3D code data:
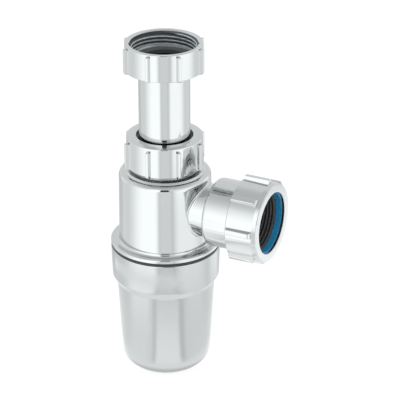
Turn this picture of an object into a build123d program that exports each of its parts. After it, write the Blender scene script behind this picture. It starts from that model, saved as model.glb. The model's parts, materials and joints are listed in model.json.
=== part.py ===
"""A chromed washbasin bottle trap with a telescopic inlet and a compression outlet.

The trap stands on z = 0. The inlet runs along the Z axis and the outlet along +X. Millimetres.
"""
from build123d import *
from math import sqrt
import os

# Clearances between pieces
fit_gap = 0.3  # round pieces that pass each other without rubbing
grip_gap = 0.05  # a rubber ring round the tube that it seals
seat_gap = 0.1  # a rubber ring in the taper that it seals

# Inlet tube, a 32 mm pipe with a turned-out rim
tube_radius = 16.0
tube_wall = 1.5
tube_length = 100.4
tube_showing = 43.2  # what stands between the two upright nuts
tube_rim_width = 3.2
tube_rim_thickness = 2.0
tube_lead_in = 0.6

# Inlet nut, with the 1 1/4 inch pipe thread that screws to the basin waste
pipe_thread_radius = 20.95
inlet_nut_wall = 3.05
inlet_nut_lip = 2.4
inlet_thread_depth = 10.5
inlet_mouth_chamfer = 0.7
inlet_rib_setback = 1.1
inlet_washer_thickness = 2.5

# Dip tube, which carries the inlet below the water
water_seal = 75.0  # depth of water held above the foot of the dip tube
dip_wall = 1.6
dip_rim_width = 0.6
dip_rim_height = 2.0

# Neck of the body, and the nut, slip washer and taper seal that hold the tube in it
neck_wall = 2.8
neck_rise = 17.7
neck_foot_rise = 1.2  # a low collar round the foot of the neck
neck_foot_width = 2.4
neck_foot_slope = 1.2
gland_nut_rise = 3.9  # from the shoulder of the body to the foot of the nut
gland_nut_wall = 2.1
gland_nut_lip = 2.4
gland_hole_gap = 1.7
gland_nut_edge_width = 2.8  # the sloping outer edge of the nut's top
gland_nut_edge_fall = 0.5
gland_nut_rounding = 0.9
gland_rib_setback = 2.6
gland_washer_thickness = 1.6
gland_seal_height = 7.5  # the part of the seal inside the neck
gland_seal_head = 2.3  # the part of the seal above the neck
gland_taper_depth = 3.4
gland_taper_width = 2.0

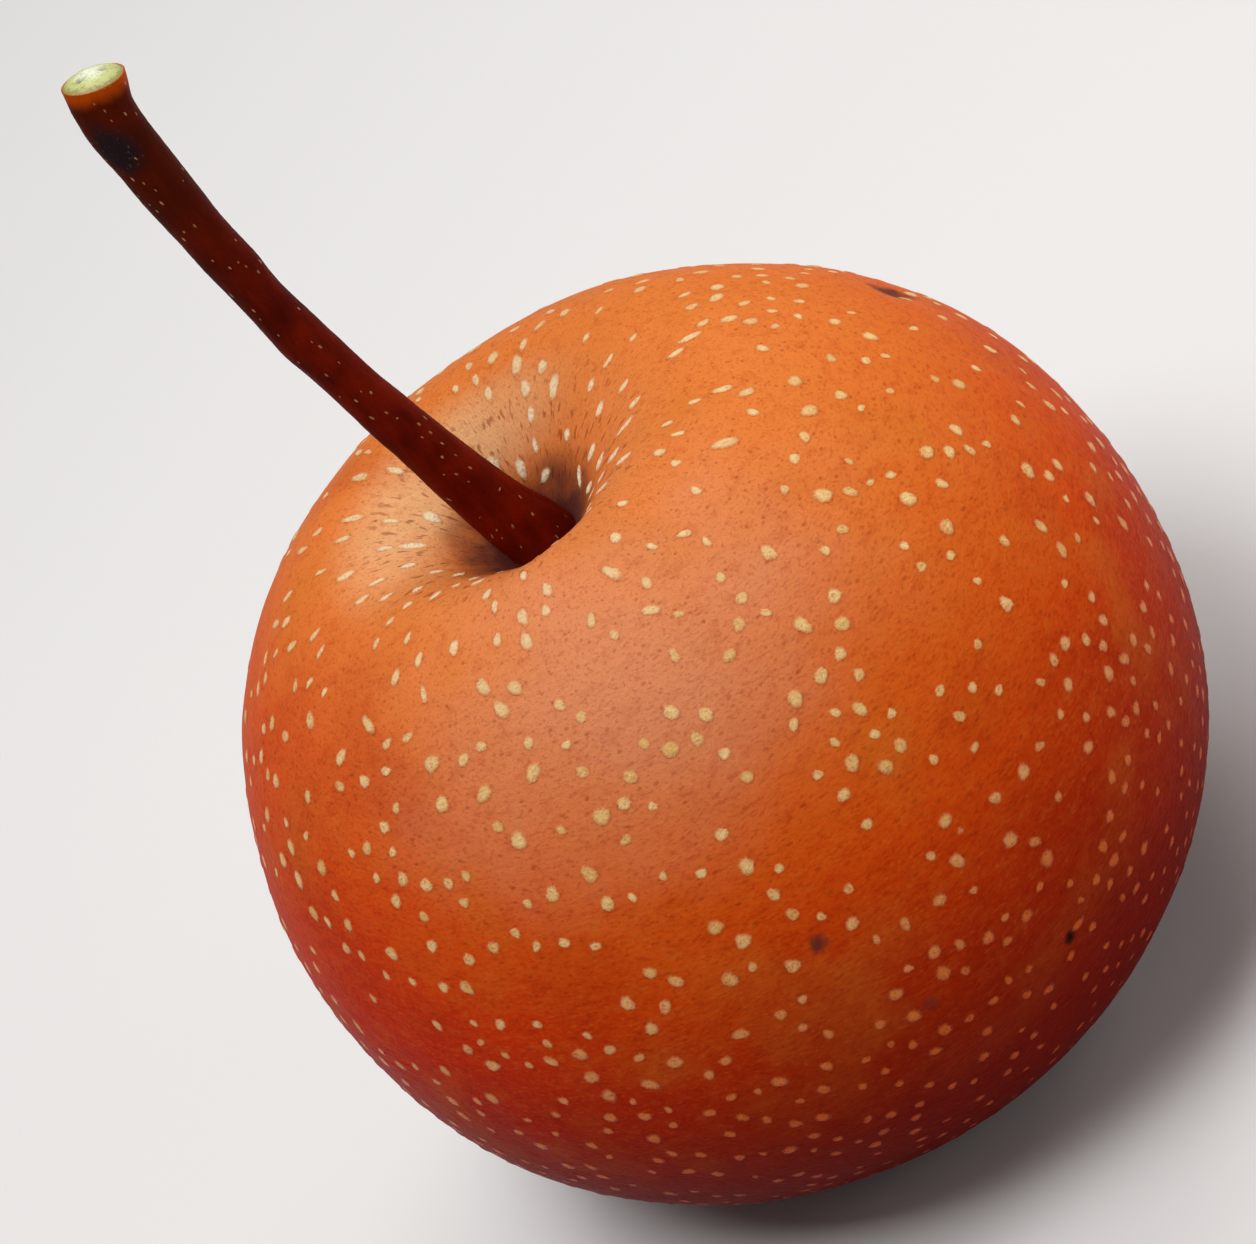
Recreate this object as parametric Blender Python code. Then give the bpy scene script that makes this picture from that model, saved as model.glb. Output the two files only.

What is needed:
Extract each line of the listing above, copying it word for word.

Exercise response:
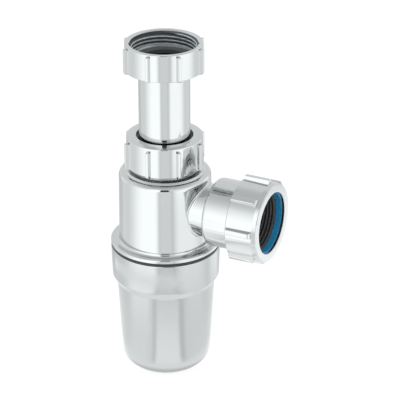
Turn this picture of an object into a build123d program that exports each of its parts. After it, write the Blender scene script behind this picture. It starts from that model, saved as model.glb. The model's parts, materials and joints are listed in model.json.
=== part.py ===
"""A chromed washbasin bottle trap with a telescopic inlet and a compression outlet.

The trap stands on z = 0. The inlet runs along the Z axis and the outlet along +X. Millimetres.
"""
from build123d import *
from math import sqrt
import os

# Clearances between pieces
fit_gap = 0.3  # round pieces that pass each other without rubbing
grip_gap = 0.05  # a rubber ring round the tube that it seals
seat_gap = 0.1  # a rubber ring in the taper that it seals

# Inlet tube, a 32 mm pipe with a turned-out rim
tube_radius = 16.0
tube_wall = 1.5
tube_length = 100.4
tube_showing = 43.2  # what stands between the two upright nuts
tube_rim_width = 3.2
tube_rim_thickness = 2.0
tube_lead_in = 0.6

# Inlet nut, with the 1 1/4 inch pipe thread that screws to the basin waste
pipe_thread_radius = 20.95
inlet_nut_wall = 3.05
inlet_nut_lip = 2.4
inlet_thread_depth = 10.5
inlet_mouth_chamfer = 0.7
inlet_rib_setback = 1.1
inlet_washer_thickness = 2.5

# Dip tube, which carries the inlet below the water
water_seal = 75.0  # depth of water held above the foot of the dip tube
dip_wall = 1.6
dip_rim_width = 0.6
dip_rim_height = 2.0

# Neck of the body, and the nut, slip washer and taper seal that hold the tube in it
neck_wall = 2.8
neck_rise = 17.7
neck_foot_rise = 1.2  # a low collar round the foot of the neck
neck_foot_width = 2.4
neck_foot_slope = 1.2
gland_nut_rise = 3.9  # from the shoulder of the body to the foot of the nut
gland_nut_wall = 2.1
gland_nut_lip = 2.4
gland_hole_gap = 1.7
gland_nut_edge_width = 2.8  # the sloping outer edge of the nut's top
gland_nut_edge_fall = 0.5
gland_nut_rounding = 0.9
gland_rib_setback = 2.6
gland_washer_thickness = 1.6
gland_seal_height = 7.5  # the part of the seal inside the neck
gland_seal_head = 2.3  # the part of the seal above the neck
gland_taper_depth = 3.4
gland_taper_width = 2.0

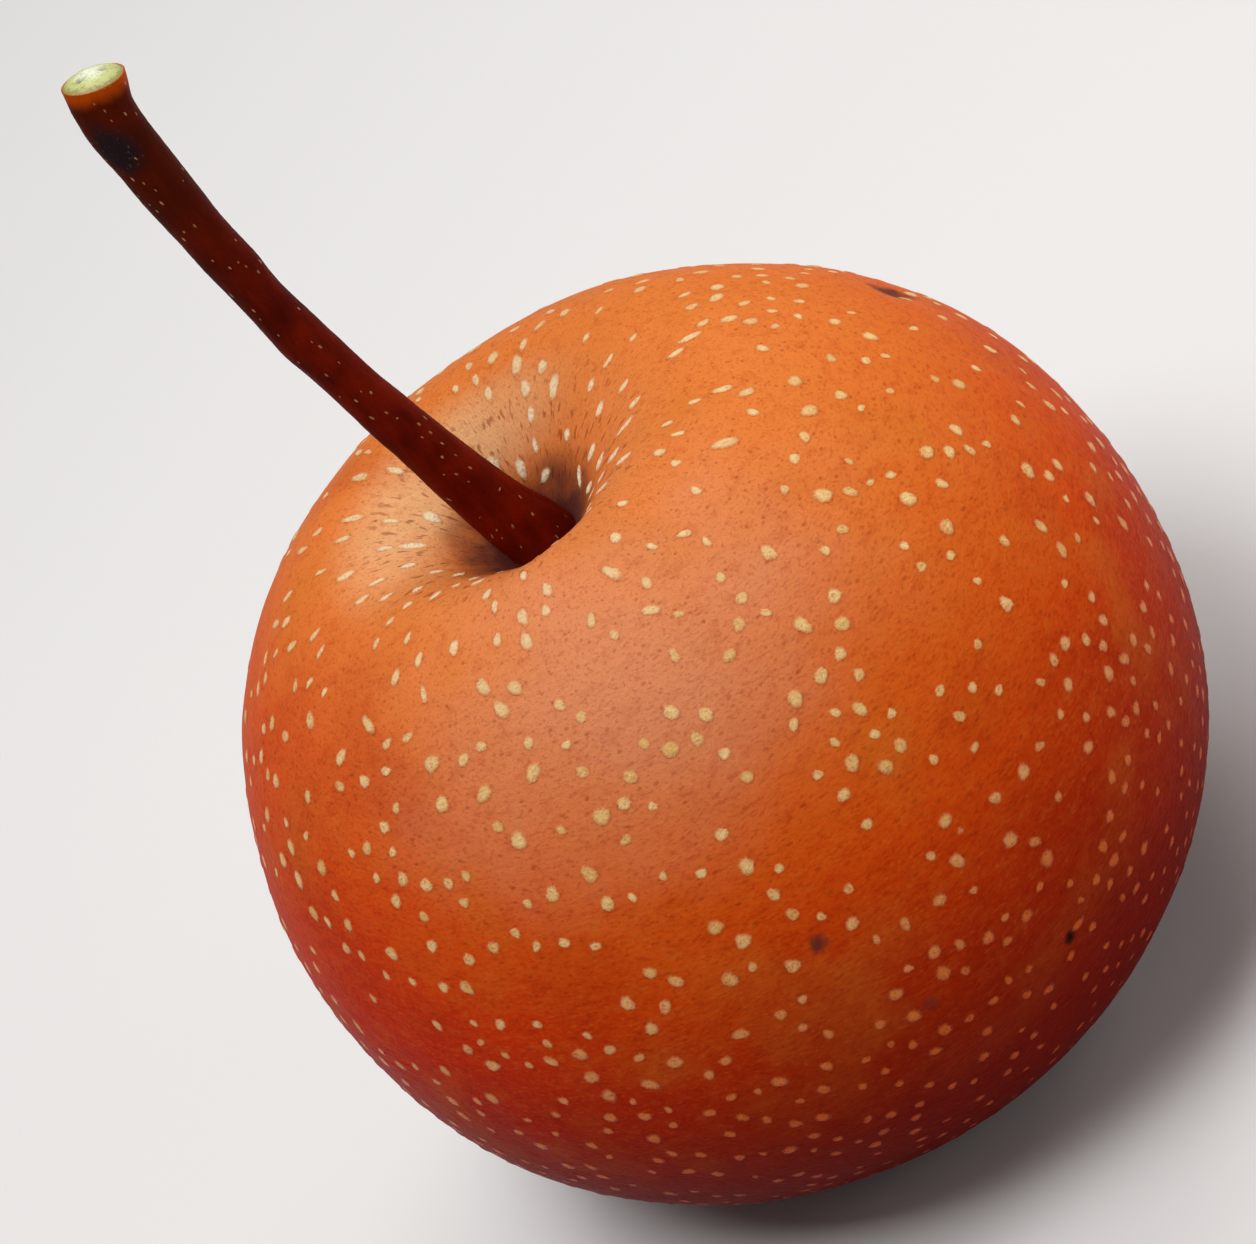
Recreate this object as parametric Blender Python code. Then give the bpy scene script that makes this picture from that model, saved as model.glb. Output the two files only.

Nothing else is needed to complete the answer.